# [Record excerpts]
>>>
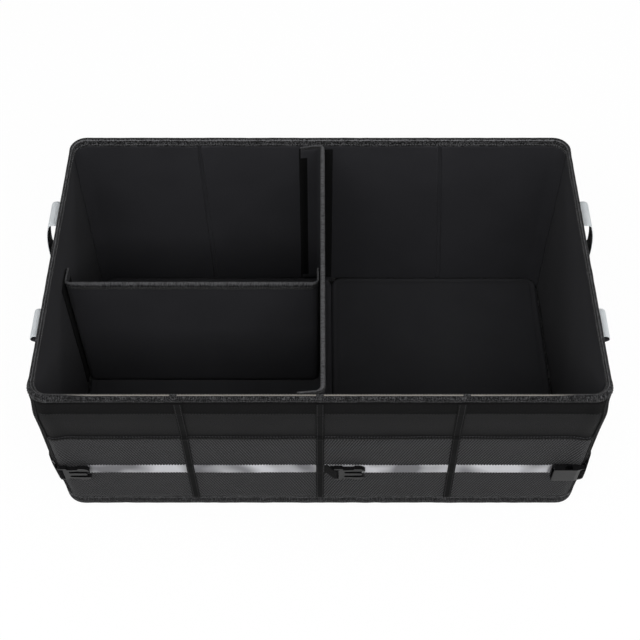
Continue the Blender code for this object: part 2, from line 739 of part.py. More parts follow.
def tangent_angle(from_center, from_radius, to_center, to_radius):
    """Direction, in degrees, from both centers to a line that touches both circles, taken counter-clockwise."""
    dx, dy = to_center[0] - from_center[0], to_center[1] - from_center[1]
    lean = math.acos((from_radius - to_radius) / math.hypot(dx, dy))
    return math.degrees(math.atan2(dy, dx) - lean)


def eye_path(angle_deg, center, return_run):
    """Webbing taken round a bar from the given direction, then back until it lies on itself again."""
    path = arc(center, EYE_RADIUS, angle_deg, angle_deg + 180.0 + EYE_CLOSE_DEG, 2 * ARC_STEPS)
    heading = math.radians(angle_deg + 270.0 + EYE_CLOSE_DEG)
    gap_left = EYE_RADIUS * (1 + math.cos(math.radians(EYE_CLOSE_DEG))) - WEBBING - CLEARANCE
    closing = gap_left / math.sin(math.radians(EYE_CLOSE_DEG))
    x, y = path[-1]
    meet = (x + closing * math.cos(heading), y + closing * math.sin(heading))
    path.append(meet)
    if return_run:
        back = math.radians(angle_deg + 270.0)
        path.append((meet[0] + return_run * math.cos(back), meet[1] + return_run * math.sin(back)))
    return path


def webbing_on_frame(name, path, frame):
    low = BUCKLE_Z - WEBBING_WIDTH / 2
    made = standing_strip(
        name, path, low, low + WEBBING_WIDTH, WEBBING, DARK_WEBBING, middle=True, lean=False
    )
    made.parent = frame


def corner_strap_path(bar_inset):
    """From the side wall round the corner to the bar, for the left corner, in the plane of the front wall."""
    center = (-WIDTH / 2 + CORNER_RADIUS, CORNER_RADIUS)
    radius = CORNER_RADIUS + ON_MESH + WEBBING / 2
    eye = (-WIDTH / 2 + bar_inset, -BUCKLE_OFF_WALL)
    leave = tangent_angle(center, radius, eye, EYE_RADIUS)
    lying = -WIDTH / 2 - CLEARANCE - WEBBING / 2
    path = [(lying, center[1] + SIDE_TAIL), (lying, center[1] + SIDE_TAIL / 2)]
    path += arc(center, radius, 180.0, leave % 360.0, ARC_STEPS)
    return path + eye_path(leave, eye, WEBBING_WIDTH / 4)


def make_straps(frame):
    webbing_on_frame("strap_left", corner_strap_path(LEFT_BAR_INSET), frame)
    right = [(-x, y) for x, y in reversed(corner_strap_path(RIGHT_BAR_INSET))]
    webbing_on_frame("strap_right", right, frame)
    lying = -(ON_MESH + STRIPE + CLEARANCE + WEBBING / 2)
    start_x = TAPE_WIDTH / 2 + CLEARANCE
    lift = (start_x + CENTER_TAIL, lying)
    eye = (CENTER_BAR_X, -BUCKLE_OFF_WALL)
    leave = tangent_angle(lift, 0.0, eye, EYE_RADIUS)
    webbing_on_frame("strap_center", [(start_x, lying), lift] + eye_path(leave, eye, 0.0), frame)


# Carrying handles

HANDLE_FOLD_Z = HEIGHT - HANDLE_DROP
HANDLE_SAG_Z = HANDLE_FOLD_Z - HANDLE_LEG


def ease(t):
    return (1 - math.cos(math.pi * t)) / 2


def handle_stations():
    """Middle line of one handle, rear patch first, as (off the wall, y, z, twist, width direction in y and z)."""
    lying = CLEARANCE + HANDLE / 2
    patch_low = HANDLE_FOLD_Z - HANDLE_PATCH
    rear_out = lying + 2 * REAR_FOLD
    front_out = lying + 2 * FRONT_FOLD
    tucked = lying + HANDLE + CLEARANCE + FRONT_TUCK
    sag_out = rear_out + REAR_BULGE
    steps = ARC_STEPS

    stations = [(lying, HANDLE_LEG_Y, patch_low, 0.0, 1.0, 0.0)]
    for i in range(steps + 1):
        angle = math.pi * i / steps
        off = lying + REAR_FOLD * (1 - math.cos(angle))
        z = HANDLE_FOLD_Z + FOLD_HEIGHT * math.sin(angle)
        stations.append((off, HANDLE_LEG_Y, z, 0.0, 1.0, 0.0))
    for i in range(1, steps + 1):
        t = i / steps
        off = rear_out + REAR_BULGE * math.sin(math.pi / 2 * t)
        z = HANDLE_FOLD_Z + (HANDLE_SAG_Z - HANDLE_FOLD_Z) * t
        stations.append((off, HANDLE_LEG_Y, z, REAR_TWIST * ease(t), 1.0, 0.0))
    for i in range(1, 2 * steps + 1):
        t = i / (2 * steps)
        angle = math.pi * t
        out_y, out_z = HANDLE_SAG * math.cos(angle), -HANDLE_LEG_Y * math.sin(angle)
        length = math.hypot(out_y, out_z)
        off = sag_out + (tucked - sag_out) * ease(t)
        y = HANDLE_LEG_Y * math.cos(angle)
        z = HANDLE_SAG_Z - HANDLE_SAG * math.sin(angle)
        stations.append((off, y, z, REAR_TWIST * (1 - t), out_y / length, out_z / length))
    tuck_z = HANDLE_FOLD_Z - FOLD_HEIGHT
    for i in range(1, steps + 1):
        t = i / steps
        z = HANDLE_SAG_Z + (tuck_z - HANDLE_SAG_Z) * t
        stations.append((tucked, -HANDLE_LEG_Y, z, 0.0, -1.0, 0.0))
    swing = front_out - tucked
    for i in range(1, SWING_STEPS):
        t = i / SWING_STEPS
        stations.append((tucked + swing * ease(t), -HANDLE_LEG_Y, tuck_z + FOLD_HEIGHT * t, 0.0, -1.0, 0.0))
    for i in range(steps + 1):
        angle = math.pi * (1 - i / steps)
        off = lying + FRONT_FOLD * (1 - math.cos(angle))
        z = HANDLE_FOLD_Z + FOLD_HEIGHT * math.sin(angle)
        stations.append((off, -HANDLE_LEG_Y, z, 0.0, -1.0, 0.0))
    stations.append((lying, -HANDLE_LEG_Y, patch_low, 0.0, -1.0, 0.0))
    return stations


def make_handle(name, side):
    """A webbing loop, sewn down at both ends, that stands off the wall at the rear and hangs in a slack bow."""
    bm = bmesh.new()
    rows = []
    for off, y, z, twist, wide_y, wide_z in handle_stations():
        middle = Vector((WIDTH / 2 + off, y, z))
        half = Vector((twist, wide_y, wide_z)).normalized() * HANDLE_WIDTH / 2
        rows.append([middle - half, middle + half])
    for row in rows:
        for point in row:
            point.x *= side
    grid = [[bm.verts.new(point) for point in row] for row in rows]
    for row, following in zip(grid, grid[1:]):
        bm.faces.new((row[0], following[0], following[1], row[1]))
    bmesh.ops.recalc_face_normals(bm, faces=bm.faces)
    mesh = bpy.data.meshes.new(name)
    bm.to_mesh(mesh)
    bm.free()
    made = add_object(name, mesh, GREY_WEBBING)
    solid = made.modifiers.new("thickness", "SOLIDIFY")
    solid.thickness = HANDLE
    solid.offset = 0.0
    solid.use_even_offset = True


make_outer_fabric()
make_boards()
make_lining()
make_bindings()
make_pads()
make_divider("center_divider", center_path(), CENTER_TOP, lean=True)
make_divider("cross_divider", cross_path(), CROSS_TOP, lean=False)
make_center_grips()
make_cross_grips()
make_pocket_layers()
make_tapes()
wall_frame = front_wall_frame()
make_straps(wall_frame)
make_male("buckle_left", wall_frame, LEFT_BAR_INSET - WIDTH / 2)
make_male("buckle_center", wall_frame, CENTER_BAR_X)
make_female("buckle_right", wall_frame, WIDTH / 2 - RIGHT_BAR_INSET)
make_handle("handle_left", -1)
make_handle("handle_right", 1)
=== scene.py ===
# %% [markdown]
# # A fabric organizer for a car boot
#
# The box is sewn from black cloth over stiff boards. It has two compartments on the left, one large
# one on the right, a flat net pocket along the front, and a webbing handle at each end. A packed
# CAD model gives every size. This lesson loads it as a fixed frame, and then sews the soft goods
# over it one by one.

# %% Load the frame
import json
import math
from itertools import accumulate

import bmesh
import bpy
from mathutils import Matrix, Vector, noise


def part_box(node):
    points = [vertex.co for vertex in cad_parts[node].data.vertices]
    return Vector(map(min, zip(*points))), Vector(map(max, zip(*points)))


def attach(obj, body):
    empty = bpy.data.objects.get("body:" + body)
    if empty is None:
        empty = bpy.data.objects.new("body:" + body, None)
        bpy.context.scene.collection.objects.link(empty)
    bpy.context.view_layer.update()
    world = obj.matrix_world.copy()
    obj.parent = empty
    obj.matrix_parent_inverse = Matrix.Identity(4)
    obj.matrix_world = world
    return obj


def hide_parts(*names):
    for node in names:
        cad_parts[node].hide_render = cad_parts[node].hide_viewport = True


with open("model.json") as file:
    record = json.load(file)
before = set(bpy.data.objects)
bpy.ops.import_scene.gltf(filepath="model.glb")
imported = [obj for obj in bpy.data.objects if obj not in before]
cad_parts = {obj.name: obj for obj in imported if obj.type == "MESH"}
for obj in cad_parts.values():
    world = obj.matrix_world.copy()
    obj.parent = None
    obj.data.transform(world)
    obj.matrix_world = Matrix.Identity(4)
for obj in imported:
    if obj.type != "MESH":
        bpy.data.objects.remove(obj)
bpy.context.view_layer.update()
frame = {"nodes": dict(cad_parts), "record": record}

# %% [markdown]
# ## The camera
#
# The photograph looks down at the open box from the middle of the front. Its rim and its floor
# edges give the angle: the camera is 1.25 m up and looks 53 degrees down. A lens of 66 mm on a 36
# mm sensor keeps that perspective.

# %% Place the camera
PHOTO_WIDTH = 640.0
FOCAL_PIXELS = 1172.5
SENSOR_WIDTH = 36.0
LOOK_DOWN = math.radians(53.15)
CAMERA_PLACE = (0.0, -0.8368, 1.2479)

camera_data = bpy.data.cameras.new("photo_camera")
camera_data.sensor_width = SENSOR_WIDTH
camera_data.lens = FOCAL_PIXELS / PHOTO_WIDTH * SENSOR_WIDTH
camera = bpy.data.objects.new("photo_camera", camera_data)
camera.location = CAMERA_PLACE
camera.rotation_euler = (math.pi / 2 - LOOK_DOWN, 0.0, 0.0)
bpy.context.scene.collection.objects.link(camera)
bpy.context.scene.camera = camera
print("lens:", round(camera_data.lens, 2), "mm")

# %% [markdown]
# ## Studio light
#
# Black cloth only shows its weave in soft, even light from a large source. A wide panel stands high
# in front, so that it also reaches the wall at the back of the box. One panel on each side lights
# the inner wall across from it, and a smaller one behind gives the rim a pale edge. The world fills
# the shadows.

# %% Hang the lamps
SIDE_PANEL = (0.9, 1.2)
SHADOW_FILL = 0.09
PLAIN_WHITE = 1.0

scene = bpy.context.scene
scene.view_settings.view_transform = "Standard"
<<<
>>>
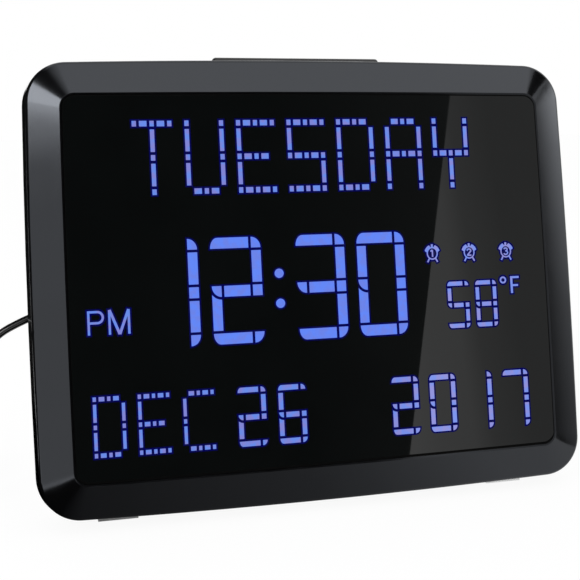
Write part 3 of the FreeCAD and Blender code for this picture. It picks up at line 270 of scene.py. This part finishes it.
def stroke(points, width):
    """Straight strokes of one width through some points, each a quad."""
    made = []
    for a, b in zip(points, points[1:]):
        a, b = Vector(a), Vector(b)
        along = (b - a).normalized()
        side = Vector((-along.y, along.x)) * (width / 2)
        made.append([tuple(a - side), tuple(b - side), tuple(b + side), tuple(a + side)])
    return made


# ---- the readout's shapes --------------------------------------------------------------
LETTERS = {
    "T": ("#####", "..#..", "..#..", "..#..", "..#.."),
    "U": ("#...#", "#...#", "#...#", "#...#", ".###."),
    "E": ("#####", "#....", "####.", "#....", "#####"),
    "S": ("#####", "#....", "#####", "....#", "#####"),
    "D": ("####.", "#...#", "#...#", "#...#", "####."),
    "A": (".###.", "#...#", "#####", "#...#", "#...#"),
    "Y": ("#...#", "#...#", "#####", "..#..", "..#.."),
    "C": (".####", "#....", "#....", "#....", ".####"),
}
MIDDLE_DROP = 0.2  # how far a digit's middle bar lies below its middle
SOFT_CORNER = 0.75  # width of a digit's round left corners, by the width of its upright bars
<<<
# [Written problem]
In the data above, find the line that contains "Write part 3" and the line that contains "return made". Repeat exactly those lines and every line between them, and only those.

# [Task solution]
Write part 3 of the FreeCAD and Blender code for this picture. It picks up at line 270 of scene.py. This part finishes it.
def stroke(points, width):
    """Straight strokes of one width through some points, each a quad."""
    made = []
    for a, b in zip(points, points[1:]):
        a, b = Vector(a), Vector(b)
        along = (b - a).normalized()
        side = Vector((-along.y, along.x)) * (width / 2)
        made.append([tuple(a - side), tuple(b - side), tuple(b + side), tuple(a + side)])
    return made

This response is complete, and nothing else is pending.